## [Instructions for the task]
Write the material out again in full, exactly.

╔══

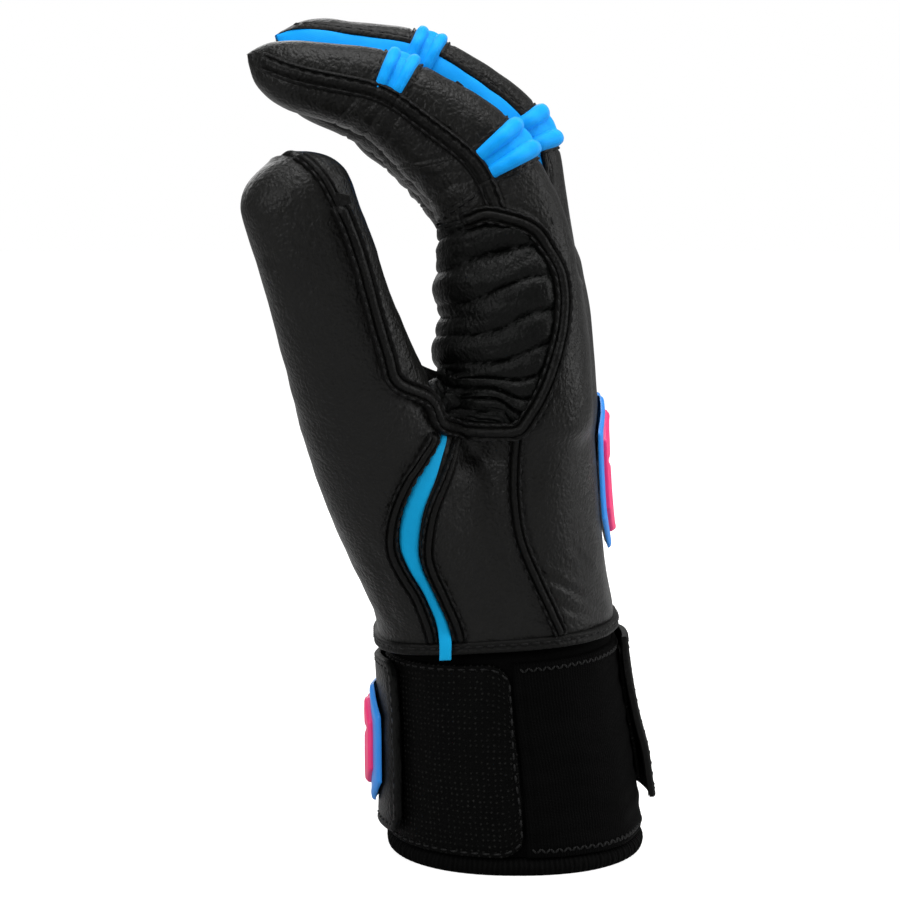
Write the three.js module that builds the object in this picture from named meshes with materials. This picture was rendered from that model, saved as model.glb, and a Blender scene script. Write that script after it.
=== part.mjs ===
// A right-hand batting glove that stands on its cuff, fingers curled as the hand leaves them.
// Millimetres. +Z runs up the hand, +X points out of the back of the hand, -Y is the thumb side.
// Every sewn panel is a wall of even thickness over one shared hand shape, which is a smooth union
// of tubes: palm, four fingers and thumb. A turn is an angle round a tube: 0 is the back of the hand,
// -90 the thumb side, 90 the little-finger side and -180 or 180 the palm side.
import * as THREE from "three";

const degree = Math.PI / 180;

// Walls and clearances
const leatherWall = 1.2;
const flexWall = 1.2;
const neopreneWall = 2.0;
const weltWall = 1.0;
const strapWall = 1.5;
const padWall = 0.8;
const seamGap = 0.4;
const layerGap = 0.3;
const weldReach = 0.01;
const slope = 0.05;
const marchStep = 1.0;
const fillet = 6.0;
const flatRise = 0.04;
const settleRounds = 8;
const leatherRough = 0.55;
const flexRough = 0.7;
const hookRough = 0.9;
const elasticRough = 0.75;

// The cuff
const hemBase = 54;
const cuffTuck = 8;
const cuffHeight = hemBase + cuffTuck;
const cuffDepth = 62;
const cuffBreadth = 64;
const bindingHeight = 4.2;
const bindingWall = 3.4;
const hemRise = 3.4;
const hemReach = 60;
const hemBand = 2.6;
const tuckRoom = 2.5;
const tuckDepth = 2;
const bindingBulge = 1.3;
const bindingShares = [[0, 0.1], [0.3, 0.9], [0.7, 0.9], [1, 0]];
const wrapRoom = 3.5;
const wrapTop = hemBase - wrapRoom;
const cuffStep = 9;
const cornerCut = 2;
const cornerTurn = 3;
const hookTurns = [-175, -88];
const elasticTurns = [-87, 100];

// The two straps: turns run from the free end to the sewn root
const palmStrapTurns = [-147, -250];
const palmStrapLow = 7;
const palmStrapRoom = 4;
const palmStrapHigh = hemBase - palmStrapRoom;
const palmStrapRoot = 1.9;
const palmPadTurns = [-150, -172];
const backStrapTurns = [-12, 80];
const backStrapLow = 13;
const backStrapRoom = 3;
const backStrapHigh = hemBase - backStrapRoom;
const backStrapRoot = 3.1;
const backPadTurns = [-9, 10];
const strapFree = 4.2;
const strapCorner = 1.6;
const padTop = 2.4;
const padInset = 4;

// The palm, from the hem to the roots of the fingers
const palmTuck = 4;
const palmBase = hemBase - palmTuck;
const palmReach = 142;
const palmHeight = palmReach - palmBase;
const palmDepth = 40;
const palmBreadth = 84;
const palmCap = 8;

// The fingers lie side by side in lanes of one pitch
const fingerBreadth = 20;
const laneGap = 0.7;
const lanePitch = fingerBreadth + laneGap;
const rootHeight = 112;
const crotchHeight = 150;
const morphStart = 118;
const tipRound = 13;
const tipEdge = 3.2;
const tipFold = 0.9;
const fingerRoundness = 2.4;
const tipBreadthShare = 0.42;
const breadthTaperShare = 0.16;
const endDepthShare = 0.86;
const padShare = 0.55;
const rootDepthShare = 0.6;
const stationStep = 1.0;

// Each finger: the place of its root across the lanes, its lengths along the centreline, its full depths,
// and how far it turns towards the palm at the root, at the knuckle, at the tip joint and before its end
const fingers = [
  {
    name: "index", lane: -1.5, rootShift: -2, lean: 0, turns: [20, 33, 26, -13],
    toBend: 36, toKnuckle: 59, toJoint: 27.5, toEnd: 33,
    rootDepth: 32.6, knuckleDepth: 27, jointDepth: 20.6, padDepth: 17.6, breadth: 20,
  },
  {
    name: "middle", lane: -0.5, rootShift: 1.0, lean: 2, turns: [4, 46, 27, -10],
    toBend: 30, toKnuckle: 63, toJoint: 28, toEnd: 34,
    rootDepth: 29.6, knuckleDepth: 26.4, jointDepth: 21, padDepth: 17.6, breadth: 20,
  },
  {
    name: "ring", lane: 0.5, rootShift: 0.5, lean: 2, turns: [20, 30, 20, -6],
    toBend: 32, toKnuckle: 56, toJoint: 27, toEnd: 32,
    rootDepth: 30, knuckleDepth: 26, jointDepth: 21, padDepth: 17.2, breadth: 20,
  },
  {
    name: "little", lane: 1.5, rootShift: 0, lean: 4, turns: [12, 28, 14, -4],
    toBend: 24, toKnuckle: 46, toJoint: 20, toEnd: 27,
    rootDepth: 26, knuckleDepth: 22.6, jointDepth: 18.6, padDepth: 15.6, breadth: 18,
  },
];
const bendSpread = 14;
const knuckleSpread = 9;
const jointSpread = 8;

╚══

## [Full output]
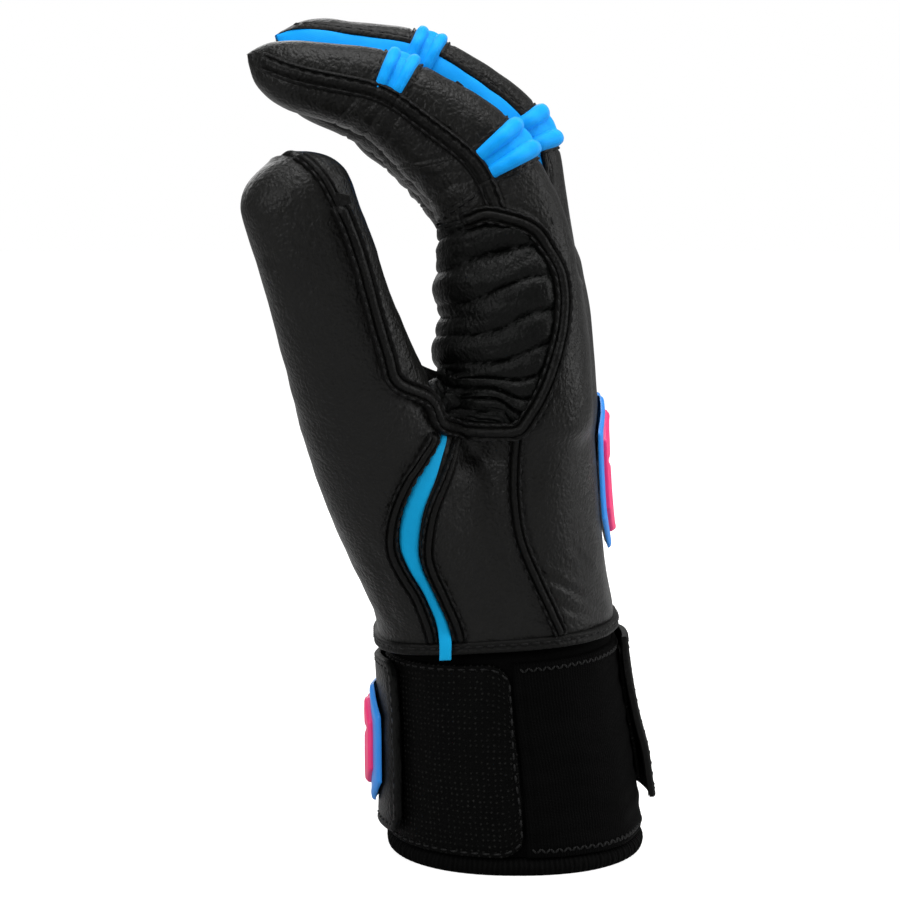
Write the three.js module that builds the object in this picture from named meshes with materials. This picture was rendered from that model, saved as model.glb, and a Blender scene script. Write that script after it.
=== part.mjs ===
// A right-hand batting glove that stands on its cuff, fingers curled as the hand leaves them.
// Millimetres. +Z runs up the hand, +X points out of the back of the hand, -Y is the thumb side.
// Every sewn panel is a wall of even thickness over one shared hand shape, which is a smooth union
// of tubes: palm, four fingers and thumb. A turn is an angle round a tube: 0 is the back of the hand,
// -90 the thumb side, 90 the little-finger side and -180 or 180 the palm side.
import * as THREE from "three";

const degree = Math.PI / 180;

// Walls and clearances
const leatherWall = 1.2;
const flexWall = 1.2;
const neopreneWall = 2.0;
const weltWall = 1.0;
const strapWall = 1.5;
const padWall = 0.8;
const seamGap = 0.4;
const layerGap = 0.3;
const weldReach = 0.01;
const slope = 0.05;
const marchStep = 1.0;
const fillet = 6.0;
const flatRise = 0.04;
const settleRounds = 8;
const leatherRough = 0.55;
const flexRough = 0.7;
const hookRough = 0.9;
const elasticRough = 0.75;

// The cuff
const hemBase = 54;
const cuffTuck = 8;
const cuffHeight = hemBase + cuffTuck;
const cuffDepth = 62;
const cuffBreadth = 64;
const bindingHeight = 4.2;
const bindingWall = 3.4;
const hemRise = 3.4;
const hemReach = 60;
const hemBand = 2.6;
const tuckRoom = 2.5;
const tuckDepth = 2;
const bindingBulge = 1.3;
const bindingShares = [[0, 0.1], [0.3, 0.9], [0.7, 0.9], [1, 0]];
const wrapRoom = 3.5;
const wrapTop = hemBase - wrapRoom;
const cuffStep = 9;
const cornerCut = 2;
const cornerTurn = 3;
const hookTurns = [-175, -88];
const elasticTurns = [-87, 100];

// The two straps: turns run from the free end to the sewn root
const palmStrapTurns = [-147, -250];
const palmStrapLow = 7;
const palmStrapRoom = 4;
const palmStrapHigh = hemBase - palmStrapRoom;
const palmStrapRoot = 1.9;
const palmPadTurns = [-150, -172];
const backStrapTurns = [-12, 80];
const backStrapLow = 13;
const backStrapRoom = 3;
const backStrapHigh = hemBase - backStrapRoom;
const backStrapRoot = 3.1;
const backPadTurns = [-9, 10];
const strapFree = 4.2;
const strapCorner = 1.6;
const padTop = 2.4;
const padInset = 4;

// The palm, from the hem to the roots of the fingers
const palmTuck = 4;
const palmBase = hemBase - palmTuck;
const palmReach = 142;
const palmHeight = palmReach - palmBase;
const palmDepth = 40;
const palmBreadth = 84;
const palmCap = 8;

// The fingers lie side by side in lanes of one pitch
const fingerBreadth = 20;
const laneGap = 0.7;
const lanePitch = fingerBreadth + laneGap;
const rootHeight = 112;
const crotchHeight = 150;
const morphStart = 118;
const tipRound = 13;
const tipEdge = 3.2;
const tipFold = 0.9;
const fingerRoundness = 2.4;
const tipBreadthShare = 0.42;
const breadthTaperShare = 0.16;
const endDepthShare = 0.86;
const padShare = 0.55;
const rootDepthShare = 0.6;
const stationStep = 1.0;

// Each finger: the place of its root across the lanes, its lengths along the centreline, its full depths,
// and how far it turns towards the palm at the root, at the knuckle, at the tip joint and before its end
const fingers = [
  {
    name: "index", lane: -1.5, rootShift: -2, lean: 0, turns: [20, 33, 26, -13],
    toBend: 36, toKnuckle: 59, toJoint: 27.5, toEnd: 33,
    rootDepth: 32.6, knuckleDepth: 27, jointDepth: 20.6, padDepth: 17.6, breadth: 20,
  },
  {
    name: "middle", lane: -0.5, rootShift: 1.0, lean: 2, turns: [4, 46, 27, -10],
    toBend: 30, toKnuckle: 63, toJoint: 28, toEnd: 34,
    rootDepth: 29.6, knuckleDepth: 26.4, jointDepth: 21, padDepth: 17.6, breadth: 20,
  },
  {
    name: "ring", lane: 0.5, rootShift: 0.5, lean: 2, turns: [20, 30, 20, -6],
    toBend: 32, toKnuckle: 56, toJoint: 27, toEnd: 32,
    rootDepth: 30, knuckleDepth: 26, jointDepth: 21, padDepth: 17.2, breadth: 20,
  },
  {
    name: "little", lane: 1.5, rootShift: 0, lean: 4, turns: [12, 28, 14, -4],
    toBend: 24, toKnuckle: 46, toJoint: 20, toEnd: 27,
    rootDepth: 26, knuckleDepth: 22.6, jointDepth: 18.6, padDepth: 15.6, breadth: 18,
  },
];
const bendSpread = 14;
const knuckleSpread = 9;
const jointSpread = 8;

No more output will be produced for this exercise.